File > Publish to the web affects (confers) access to the world via the list and cell feeds.

whereas

(upper right corner) Share > Public on the web affect (confers) access to the world via the exportcsv link.

Or something along these lines ...

UPDATE: more clear evidence https://github.com/jennybc/googlesheets/issues/212 that this is true. So gs_read() should detect this, message (in case user wants to change Sheet permissions for faster reads) but proceed to use one of the other feeds.

joelgombin commented 7 years ago

It seems this issue has not been closed yet, @jennybc do you have guidance as to what the good practices are as of today? Making sure that the sheet is published on the web?

joelgombin commented 7 years ago

(BTW even if the sheet is published gs_url doesn't work without authentification, it seems)

jennybc commented 7 years ago

I am not up to speed on my own package right now 😱 but will be in early 2017. The logic for how I build the URL is convoluted (probably more than it should be!).

But I don't want to to ignore you until January! In the meantime, consider taking charge explicitly of the lookup and/or visibility argument(s). I will try to give a better answer soon but maybe this helps ...

joelgombin commented 7 years ago

Thanks for your answer! Yeah that's what I did. But it's not always a great solution (I'm using your package for training and I'd rather not assume that all students have a Google account, even though they probably do). Also this solution doesn't work with knitr, nor in many situations, I think, in Rstudio server. But again, thanks for your help, it (and the package!) is much appreciated!
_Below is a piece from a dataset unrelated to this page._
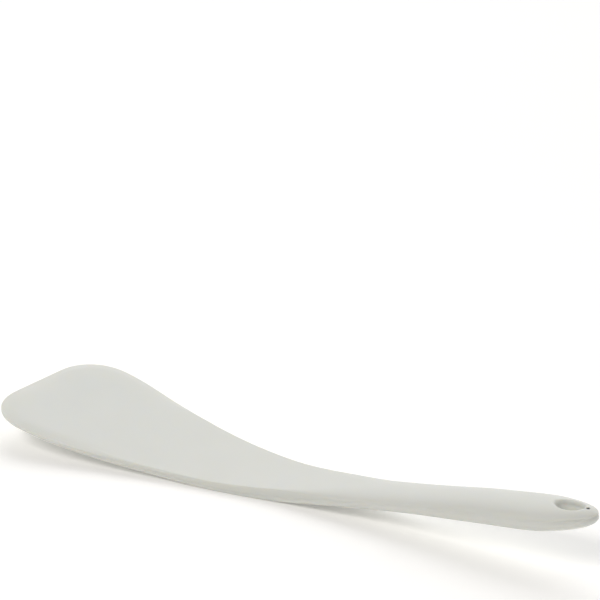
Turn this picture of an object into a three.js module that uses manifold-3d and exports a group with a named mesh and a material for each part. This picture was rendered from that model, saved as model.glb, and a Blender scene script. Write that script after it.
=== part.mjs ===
import Module from 'manifold-3d';
import * as THREE from 'three';
import { mergeVertices } from 'three/addons/utils/BufferGeometryUtils.js';

// Offset spatula: a silicone turner moulded over a nylon handle core and a
// perforated spring-steel blade plate. Millimetres, +Z up, resting on Z = 0.
// The blade points to -X and the handle rises to +X.

const LENGTH = 300;

// Distance from the front edge, half width, height of the underside, thickness.
const STATIONS = [
  [0, 38.5, 16.5, 2.5],
  [30, 39.2, 10.7, 2.8],
  [60, 33.4, 5.4, 3.2],
  [90, 26.6, 1.9, 3.7],
  [120, 21.1, 0.05, 4.5],
  [150, 15.2, 0.35, 6.4],
  [180, 12.9, 4.0, 7.9],
  [215, 11.6, 9.4, 9.5],
  [250, 11.9, 14.4, 11.8],
  [280, 12.2, 19.3, 11.5],
  [300, 10.5, 24.7, 8.2],
];

const FRONT_CORNER = { radius: 23, power: 2.27 };
const TIP = { start: 273.5, power: 2 };

// The flat blade section turns into the oval handle section between start and
// end. Each face then curves over its reach, by a share of the thickness.
const OVAL_ABOVE = { start: 148, end: 200, reach: 12, share: 0.42, power: 2 };
const OVAL_BELOW = { start: 135, end: 200, reach: 12, share: 0.54, power: 2.8 };

// Bevelled lip around the blade: distance from the front edge, width, drop.
const LIP = [
  [0, 6.0, 1.2],
  [38, 6.0, 1.2],
  [50, 5.4, 1.0],
  [62, 4.0, 0.8],
  [80, 0.7, 0.6],
  [OVAL_ABOVE.start, 0.7, 0.6],
];
// The straight bevel turns into a rounded edge between these.
const LIP_END = { start: 50, end: 80 };
const LOWER_EDGE = { width: 1.2, height: 0.5, power: 2 };

const HANG_HOLE = { x: 287.2, halfLength: 6.2, halfWidth: 4 };
const HANG_ROLL = { width: 1.8, drop: 2, power: 2 };
const HANG_DRAFT = 1.2;

// Rays from the front of the rim fan in to the centre line between these, and
// every ray past them runs straight across.
const FAN = { start: 34, end: 66, crowding: 1.6 };

// Points lie closer together in this part of a ray, measured from the rim.
const DENSE_SHARE = 0.75;
const DENSE_OVAL = 9.2;

const SKIN_SIDE = 1.6;
const SKIN_FACE = 1.7;
const SKIN_EYE = 1.1;
const GAP = 0.3;

// The core thins between these to pass under the rolled edge of the hang hole.
const CORE = { start: 162, end: 298.4, thinFrom: 262, thinTo: 279, thinBy: 1.1 };
// A stud of the core stands in the pin hole, a little below its edge.
const PIN_HOLE = { x: 295.2, radius: 1, studDepth: 0.3 };

const PLATE = { start: 14, end: 196, thickness: 0.5, inset: 12, tang: 6, corner: 14 };
const PERFORATION_RADIUS = 3;
const PERFORATIONS = [
  [30, -15], [30, 0], [30, 15],
  [50, -8], [50, 8],
  [70, -12], [70, 0], [70, 12],
  [90, -6], [90, 6],
  [110, 0],
];

// How finely each shape is divided.
const OUTLINE_STEPS = { front: 4, corner: 7, side: 38, tip: 13 };
const EDGE_ROWS = 5;
const FACE_ROWS = 3;
const ROD_STEPS = { along: 15, tip: 9, around: 20 };
const PLATE_STEPS = { corner: 6, along: 28 };
const EYE_SEGMENTS = 32;
const CUTTER_HEIGHT = 60;
const SMALL_HOLE_SEGMENTS = 12;

const QUARTER_TURN = Math.PI / 2;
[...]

jennybc commented 7 years ago

OK so I really need to get to the bottom of it then.

You have a sheet that is not readable via googlesheets, yes? And in what sense is it "public"? Because Public on the Web and Published on the web are two very different things, sadly. And that is not my fault. It's a super-confusing aspect of the API.

However, it is still possible that I am somehow building a URL that requires auth when it should not. That's why I really want to understand what you're seeing.

joelgombin commented 7 years ago

I'm using this sheet for example: https://docs.google.com/spreadsheets/d/1rS5h30nqhk0GS3WLUxBD0jY0u3-Qzm7YC8IpflcAptU/edit?usp=sharing At the moment it's "public on the web" (I think, my google sheet interface is in French...), but I've tried playing around with its publicity and it's doesn't change things with the package.

jennybc commented 7 years ago

It is very important to be "published on the web" vs "public on the web".

https://github.com/jennybc/googlesheets/issues/163

If we are lucky, that is your problem. But the existence of this issue suggests that there may be yet another problem in some cases. And it's not entirely clear if it's my problem or the Sheets API.

jennybc commented 7 years ago

Once you have confirmed the Sheet is "Published on the web", I'd be interested to know what you get with this:

library(googlesheets)
ss <- gs_key("1rS5h30nqhk0GS3WLUxBD0jY0u3-Qzm7YC8IpflcAptU", lookup = FALSE)
jennybc commented 7 years ago

At the moment, it appears to still be "Public on the web", which does not confer API access.

joelgombin commented 7 years ago

Ah, OK, I finally got it. Once the sheet is "published on the web", this works without auth. But that's tricky because I thought it could be set similarly as "public on the web", and could'nt find it, but nope!

jennybc commented 7 years ago

Yeah, this is an unfortunate feature of v3 of the API (see the huge red boxes here):

https://developers.google.com/google-apps/spreadsheets/worksheets

Hopefully, when I switch to v4, this is one of the things that will go away.